Escribir del fin del mundo es algo que vende mucho. Ya sea por el cambio climático que va a provocar el Apocalipsis, ya por el capitalismo salvaje que es inevitable que cause el Armagedón, ya por cualquier otra cosa que se le ocurra al fatalista de turno, profetizar el final de los tiempos, la venida de los cuatro jinetes y la lluvia de fuego es un producto que tiene un éxito terrible. Se diría que la gente disfruta siendo aterrorizada y escuchando a gurús de todo tipo explicándoles que todo está peor de cómo estaba antes, que vamos directos al desastre y que la única manera de salvarnos es aplicando las tres o cuatro recetas que dichos gurús han ideado merced a su contacto personal con la verdad absoluta. Ahora que terminamos una década y empezamos otra este tipo de reflexiones es muy recurrente y no hay opinador que se precie que no nos advierta de que todo está mal y que es increible que todos menos él y sus sabios lectores no se den cuenta.

De Colombia no hablemos. Uno abre periódicos, revistas, páginas web o asiste a congresos y multitud de expertos con títulos en universidades que se pronuncian en inglés y que salpican su discurso de raras palabras en el mismo idioma nos hacen saber que en este país todo está mal, que nunca ha estado peor y que, o hacemos esto y lo otro inmediatamente, o el acabose será inminente. Por supuesto, el esto y lo otro suelen ser consejos generalistas tipo luchar contra la desigualdad, invertir en educación, frenar el calentamiento global y empoderar a las mujeres. Algo así, como si nuestro contador nos cobrara cien dólares la hora por decirnos que la mejor manera de no arruinarnos es gastar menos. Podría empezar por no pagarte a ti, cabría responderle.

Lo cierto es que, más allá del hecho objetivo de que estamos lejos de vivir en un mundo perfecto y que los retos a los que nos enfrentamos son multitud, la realidad contrastable con datos de cualquier institución pública o privada, y no con opiniones y visiones subjetivas, es que el mundo del presente es mejor que cualquier mundo del pasado y, más que probablemente, la tendencia se mantendrá en los próximos años. Lo mismo cabe decir de Colombia, donde la reducción de la pobreza extrema, el crecimiento de la clase media (que desde Aristóteles se nos dice que es la clave de todo) y el afianzamiento de las instituciones son hechos difíciles de negar, más allá de que aun queden montones de cosas por mejorar y que la corrupción, el mal gobierno, o la pobreza sigan siendo flagelos presentes en la vida diaria del país.

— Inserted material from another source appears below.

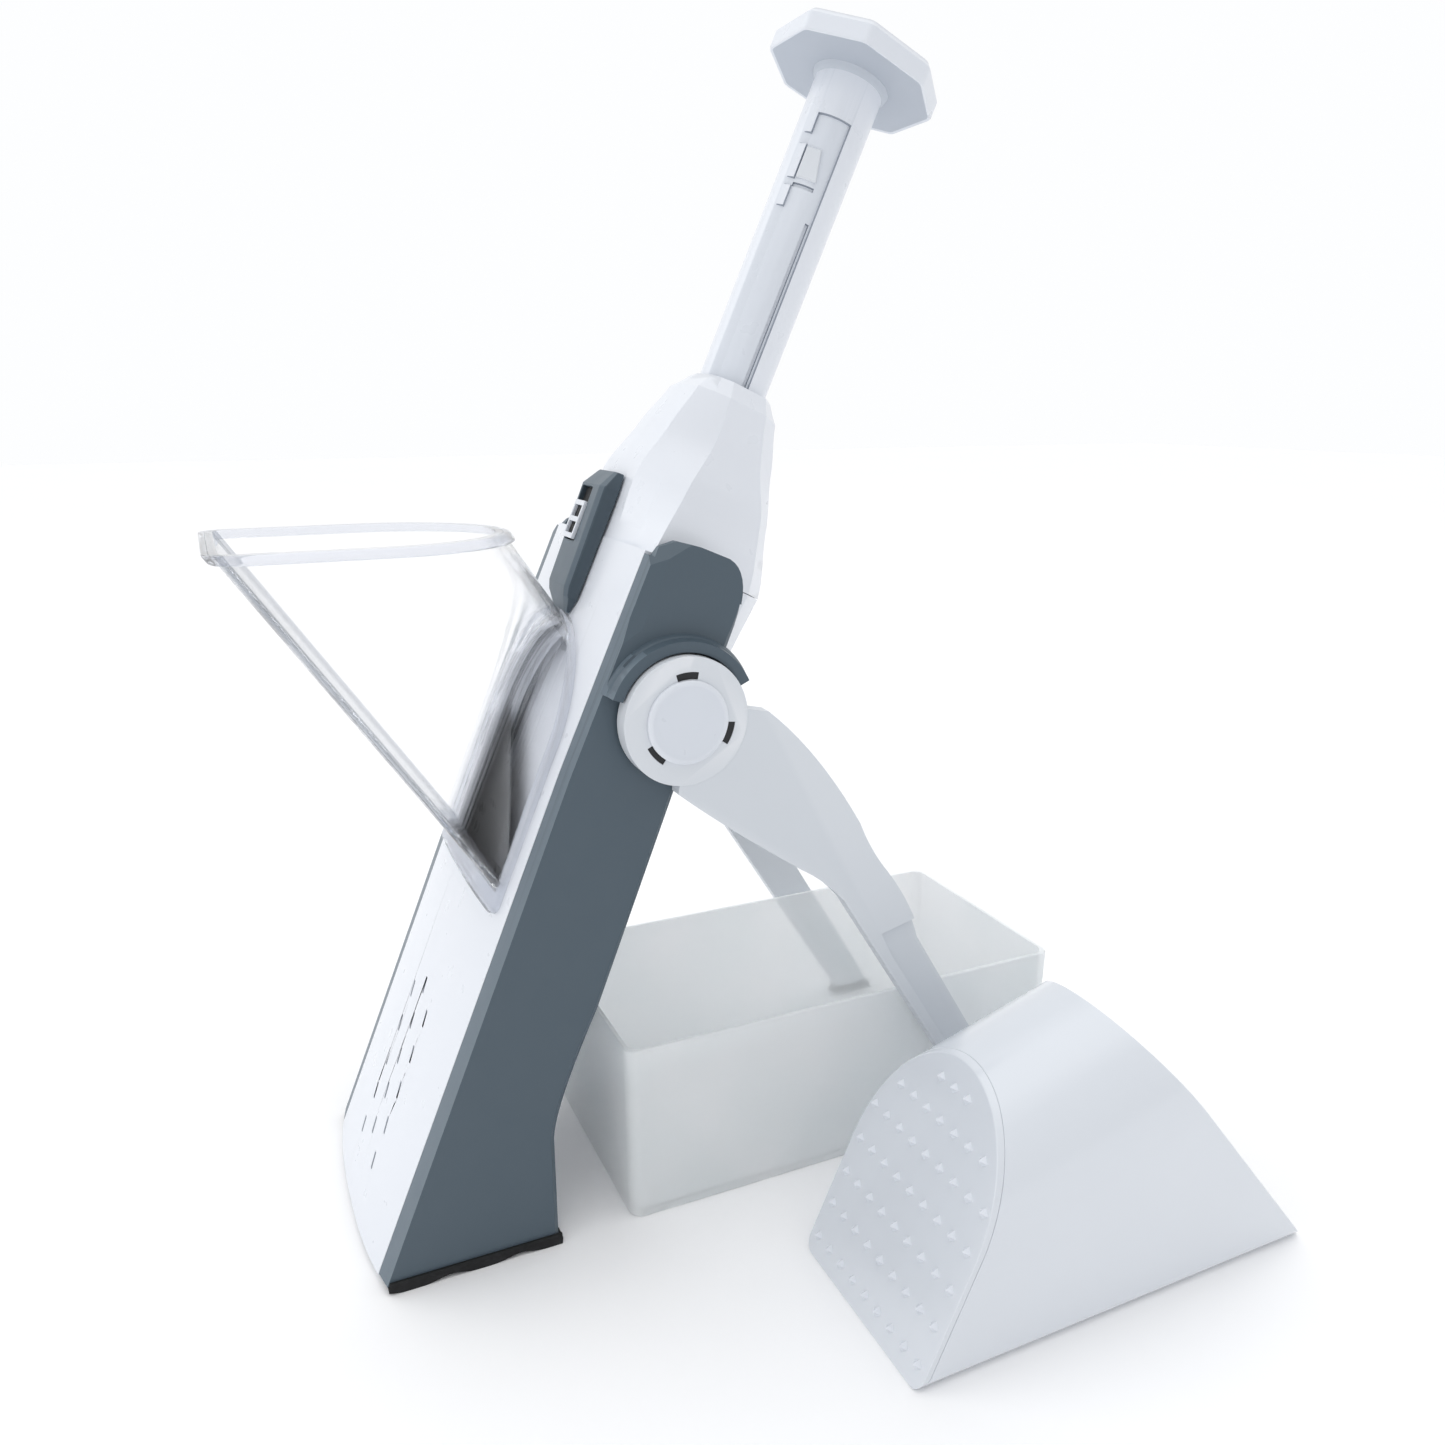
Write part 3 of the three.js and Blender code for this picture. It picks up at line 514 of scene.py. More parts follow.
def neck_ring(u, half, inset=0):
    right = [(x + dx * inset, n + dn * WALL * inset, u) for (x, n), (dx, dn) in zip(half, NECK_INSET)]
    return right + [(-x, n, u) for x, n, _ in reversed(right) if x > 0]


def vent_strokes(shrink, near, deep):
    """Short slanted grooves in three staggered columns, or the dark sheets of painted shade that lie in
    their floors.
    """
    strokes = []
    slant, rows = 0.7, 5
    places = [(0, 28.7 + 14.3 * i) for i in range(rows)]
    places += [(x, 21.8 + 14.2 * i) for x in (-12, 12) for i in range(rows)]
    for x, u in places:
        n = panel_depth(x, u)
        wide, tall = 0.85 - shrink, 3.0 - shrink
        corners = [(slant - wide, -tall), (slant + wide, -tall), (wide - slant, tall), (-slant - wide, tall)]
        outline = rounded(corners, 0.45, 2)
        strokes.append(along("y", [(x + a, u + b) for a, b in outline], n + near, n + deep))
    return strokes


def front_housing():
    levels = (-12, PANEL_STRAIGHT, 262)
    panel = loft([across(PANEL_HALF, u) + across(PANEL_HALF, u, WALL)[::-1] for u in levels])
    hollow = loft([neck_ring(256, NECK[0][1], 1)] + neck_levels(262, 322, 1, 10))
    bore = rod("z", 0, AXIS_N, TUBE_RADIUS + 0.5, 252, 340, 64)
    window = along("y", arch(34, 137, 190, 228), -30, 30)
    lining = along("y", arch(36.8, 134.5, 190, 230.6), -3.5, -0.1)
    piece(
        "housing_shell", [panel], BODY, WHITE, "frame", ["front_housing"],
        add=[loft(neck_levels(262, 328)), lining],
        cut=[hollow, bore, table_slab(HEM_HEIGHT), window] + vent_strokes(0, -1, 0.6),
        bevel=0.6, limit=16, segments=3, smooth=40)
    # Dark grey sheets just inside the vent grooves: painted shade where the slots look dark.
    piece("vent_shade_floors", vent_strokes(0.03, 0.14, 0.58), BODY, VENT_SHADE, "frame")


# ---- side covers with their wrapped front strip, facets and hub collar ----
def cover_outline():
    front = [(edge_depth(u), u) for u in (-12, PANEL_STRAIGHT, 258)]
    foot_back = 59.6

    def over(y, z):
        return (y * math.cos(LEAN) - z * math.sin(LEAN), y * math.sin(LEAN) + z * math.cos(LEAN))
    rear = [over(foot_back, -12), over(foot_back, 42)]
    rear += bend(over(foot_back, 42), (33.2, 74), (34.2, 112), 10)
    rear += [(30.6, 191), (28.9, 246)]
    rear += bend((28.9, 246), (28.9, 268), (17.8, 269.5), 10)
    return rear + [(7, 269.3), (0, 268.2), (-4.5, 264.5)] + front[::-1]


def banded(outline):
    """The cover's outer face, pulled in along its rear edge to leave a narrow slanting band."""
    band, rear_from, fade_top, fade = 1.7, 12, 270, 24
    pulled = []
    for n, u in outline:
        share = min(1.0, max(0.0, (fade_top - u) / fade)) if n > rear_from else 0.0
        pulled.append((n - band * share, u))
    return pulled


def strip_ring(u, inner):
    middle = (inner + HALF_WIDTH) / 2
    return [(inner, panel_depth(inner, u), u), (middle, panel_depth(middle, u), u),
            (HALF_WIDTH, edge_depth(u), u), (HALF_WIDTH, edge_depth(u) + 9, u),
            (COVER_INSIDE, edge_depth(u) + 9, u), (COVER_INSIDE, edge_depth(u) + 4.5, u),
            (inner, panel_depth(inner, u) + 3, u)]


def side_cover(side, place, dial=False):
    inner = PANEL_HALF + 0.25
    outline = cover_outline()
    strip = loft([strip_ring(u, inner) for u in (-12, PANEL_STRAIGHT, 261)])
    top = along("x", [(n, u) for n, u in outline if u > 256], inner + 0.4, HALF_WIDTH - 0.5)
    inside, outside, start, end = HUB_RADIUS + 0.7, HUB_RADIUS + 4.8, 49, 183
    collar_steps = ((54, outside + 1.4), (56.4, outside + 0.5), (57.2, outside), (60.6, outside - 0.6))
    collar = loft([[(x, *p) for p in arc(PIVOT_N, PIVOT_U, outer, start, end, 40)
                    + arc(PIVOT_N, PIVOT_U, inside, end, start, 40)]
                   for x, outer in collar_steps])
    far = 61
    edge_cut = hull([
        (HALF_WIDTH, -6.5, 231.4), (HALF_WIDTH, -1.7, 238.4), (HALF_WIDTH, -1.7, 275), (53.0, -7.6, 241),
        (53.0, -7.6, 275), (far, -6.5, 231.4), (far, -1.7, 238.4), (far, -1.7, 275), (far, -7.6, 241),
        (far, -7.6, 275)])
    top_cut = beyond((HALF_WIDTH, -1.5, 262.5), (HALF_WIDTH, 3.7, 268.9), (47.15, -8.5, 262), 30)
    faces = ((COVER_INSIDE, outline), (HALF_WIDTH - 1.5, outline), (HALF_WIDTH, banded(outline)))
    wall = loft([[(x, n, u) for n, u in points] for x, points in faces])
    cuts = [edge_cut, top_cut, table_slab(FOOT_HEIGHT), rod("x", PIVOT_N, PIVOT_U, 7.4, 40, 70)]
    if dial:
        cuts.append(rod("x", 16, 257.5, 3.1, 40, 70, 24))
    return piece(f"{side}_cover_shell", [wall], place, SLATE, "frame", [f"side_cover_{side}"],
                 add=[strip, top, collar], cut=cuts, bevel=0.5, limit=11, segments=3)


def paint_strip(cover):
    """Faces that look forward, more than 0.8 towards the front, get a lighter copy of the slate: painted
    light where the strip and its bevels face the key light.
    """
    forward = (BODY.to_3x3() @ Vector((0, -1, 0))).normalized()
    paint(cover, LIT_SLATE, lambda face: face.normal.dot(forward) > 0.8)


def foot_pad(side, place):
    """A rubber pad with a wavy underside and a lip that laps over the cover's foot."""
    waves = []
    length, steps, lumps, phase = 60.0, 48, 2.5, 0.9
    for i in range(steps + 1):
        y = 0.4 + length * i / steps
        lump = 0.5 - 0.5 * math.cos(2 * math.pi * lumps * i / steps + phase)
        waves.append((y, 0.05 + 1.5 * (1 - lump) ** 2))
    outline = waves + [(60.6, 2.7), (0.4, 2.7)]
    lip = along("x", [(0.6, 2), (60.4, 2), (60.4, 4.3), (0.9, 4.5)], 55.06, 55.95)
    piece(f"{side}_foot_rubber", [along("x", outline, 50.6, 56.0)], place, RUBBER, "frame",
          [f"foot_pad_{side}"], add=[lip], bevel=0.35, limit=40, segments=2)


# ---- selector on the upper front ----
SLOT = {"x0": -8.2, "x1": 2.4, "u0": 256.8, "u1": 276.6}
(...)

Así que la próxima vez que oigan a un profeta del fin de los tiempos, fácil de identificar por su tendencia a apelar a sentimientos más que a razones, ofrecerles su poción mágica para resolver de un plumazo todos los problemas del mundo, háganme un favor y recuérdenle de mi parte las dos opciones que a día de hoy sí que han probado ser capaces de mejorar nuestras vidas: democracia liberal y libre mercado.